Overall, Swedish 70-year-olds' eyesight is good, but many could see even better. Six in ten can improve their vision by getting eyeglasses or changing the power of the glasses they already have, according to a new study from the University of Gothenburg.
"We're really healthy and have good eyesight in Sweden, and being 70 doesn't have to mean your vision is poor. It's easy to get it checked by an optician, who can offer the right glasses or refer you to an ophthalmologist if necessary," says Lena Havstam Johansson, PhD student at Sahlgrenska Academy, University of Gothenburg, and ophthalmic nurse at Sahlgrenska University Hospital.
In the study, the great majority of 70-year-olds were content with their eyesight, but many overestimated how well they can actually see. More than half (61.5 percent) proved able to see considerably better by getting glasses or changing the power of the ones they already had.
"Visual impairment can creep up on you, making it difficult to notice that your eyes are getting worse. So it's a good idea to visit an optician regularly when you get older, even if you don't feel your sight is deteriorating," Havstam Johansson says.
The study shows that how people perceive their own eyesight corresponds poorly with reality. Of those whose vision had deteriorated, the majority nonetheless regarded their eyesight as good.
"Above all, it was reduced contrast sensitivity that made people think their sight was poor. Impaired visual acuity or visual field defects had less of an impact on how they perceived their own eyesight," says Madeleine Zetterberg, Professor of Ophthalmology at the University of Gothenburg's Sahlgrenska Academy and coauthor of the study.
The study covers 1,200 Gothenburg residents who had all answered a special "self?reported ocular morbidity questionnaire" on how they perceived their eyesight and thought their everyday lives were being affected by vision problems.
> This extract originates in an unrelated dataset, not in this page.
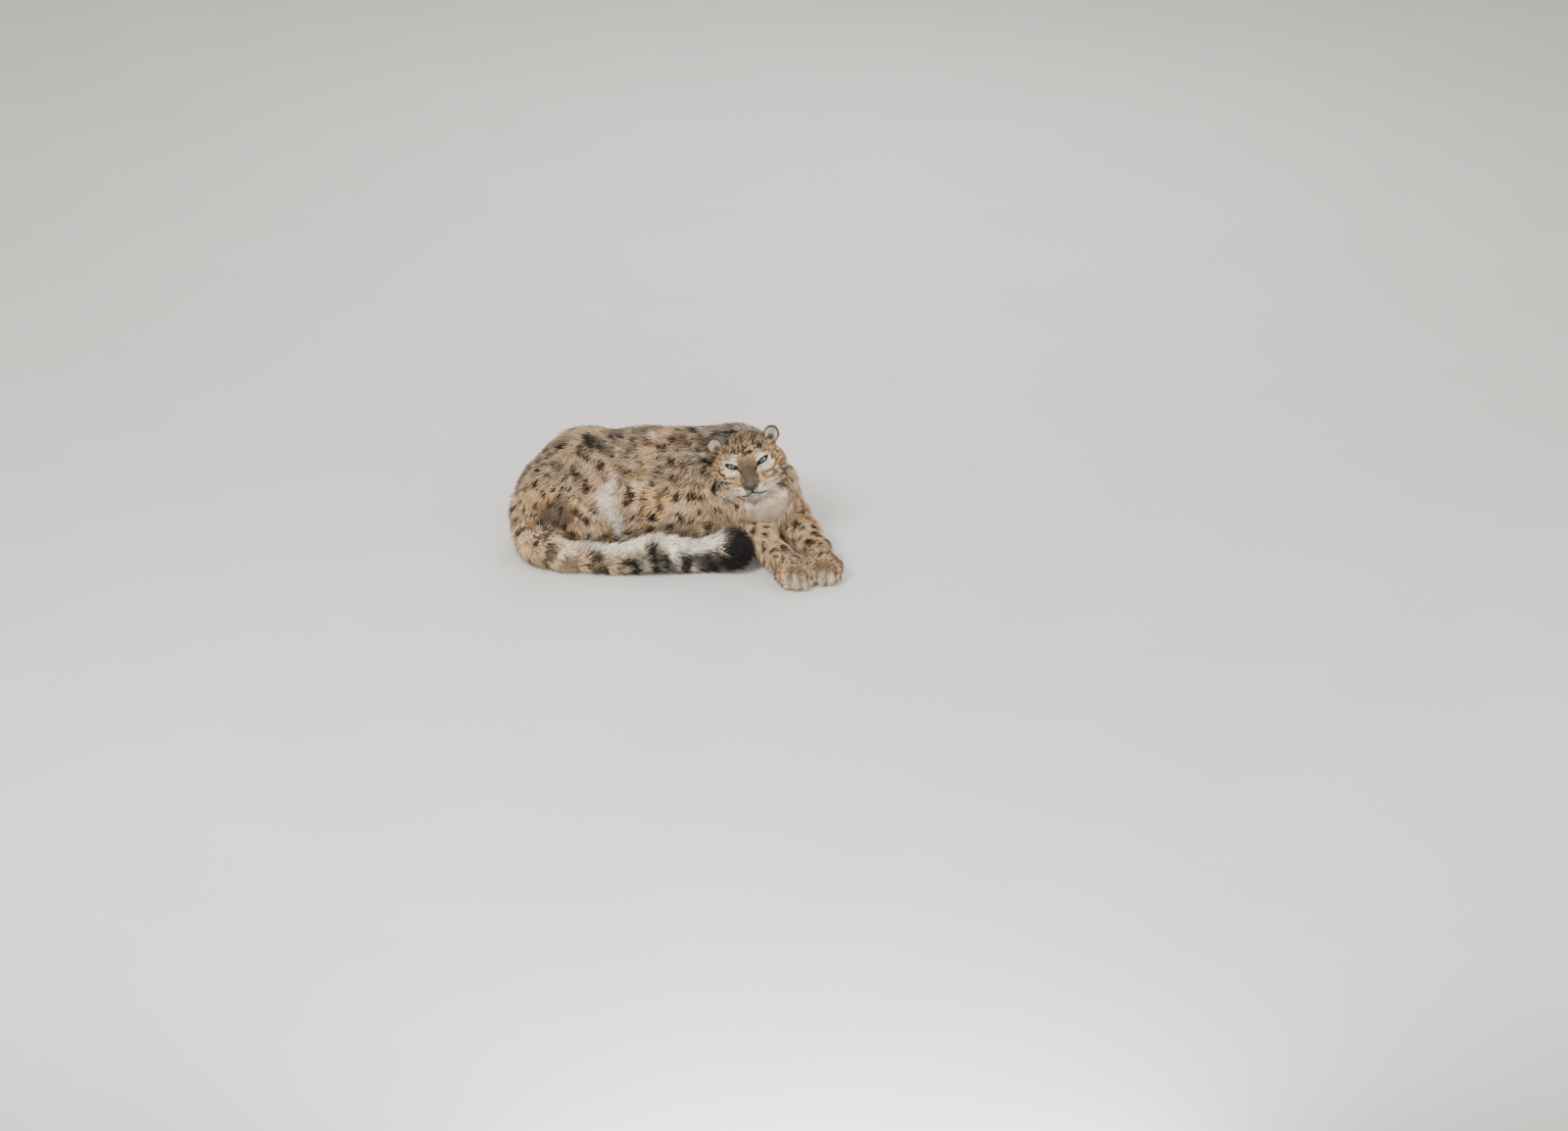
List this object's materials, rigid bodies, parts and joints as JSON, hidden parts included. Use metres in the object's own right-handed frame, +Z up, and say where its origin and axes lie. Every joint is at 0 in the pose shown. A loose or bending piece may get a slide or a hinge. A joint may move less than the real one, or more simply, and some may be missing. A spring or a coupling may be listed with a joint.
{
  "type": "resting snow leopard",
  "caption": "Life-size still snow leopard lying curled with its head raised, forepaws stretched out and long thick tail wrapped along its flank",
  "frame": {"origin": "Middle of the underside of the bounding box, on the floor the animal lies on", "axes": "+Z up; +X from the rump towards the chest and forepaws; the face and forepaws point towards -Y"},
  "size_m": [0.8222, 0.5252, 0.3198],
  "materials": {
    "coat": "matte fur, tan to cream with dark rosettes",
    "tail_coat": "long matte fur, cream with near-black rings",
    "eye": "wet gloss"
  },
  "bodies": {
    "root": {"head": "coat", "ear_right": "coat", "ear_left": "coat", "tail_root": "tail_coat", "tail_rear": "tail_coat", "tail_middle": "tail_coat", "tail_front": "tail_coat", "tail_tip": "tail_coat", "forepaw_right": "coat", "forepaw_left": "coat", "foreleg_right": "coat", "foreleg_left": "coat", "neck": "coat", "hindfoot_right": "coat", "hindfoot_left": "coat", "hindleg_right": "coat", "hindleg_left": "coat", "rump": "coat", "belly": "coat", "chest": "coat", "eye_right": "eye", "eye_left": "eye"}
  },
  "joints": []
}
In cooperation with a colleague, Lena Havstam Johansson also investigated the eyesight of nearly half (560) of these 70-year-olds, in several ways. They examined the study participants' central vision (the part we use when we watch TV or look at a painting, for example), their peripheral vision (the part that enables us to pick up what is going on outside our field of focus), and their ability to perceive contrasts (contrast sensitivity). In addition, every study participant's lens and retina were photographed to detect eye disease, if any.
Having glasses of incorrect power was equally common in men and women in the study but, in general, the men had slightly better eyesight than the women. This may be explained partly by the higher prevalence of cataract among women generally. This was confirmed in the present study: Just over 27 percent of the women had cataract, but only just over 19 percent of the men. Many respondents who proved to have cataract were already aware that they had this eye disease, while others learned of it when they had their eyes tested. The most common eye disease among the study participants examined was cataract (23.4%), followed by age-related macular degeneration (AMD, 4.7%) and glaucoma (4.3%), while 1.4% had diabetic retinopathy (retinal changes due to diabetes).
These and other findings of the present study were recently accepted for publication in the scientific journal Acta Ophthalmologica. The study forms part of the H70 population-based study of aging and its diseases that has been underway at the University of Gothenburg since the early 1970s. This H70 study provides a picture of the trends of life and health among ordinary 70-year-olds, and also scope for comparing what getting older has been like for different generations.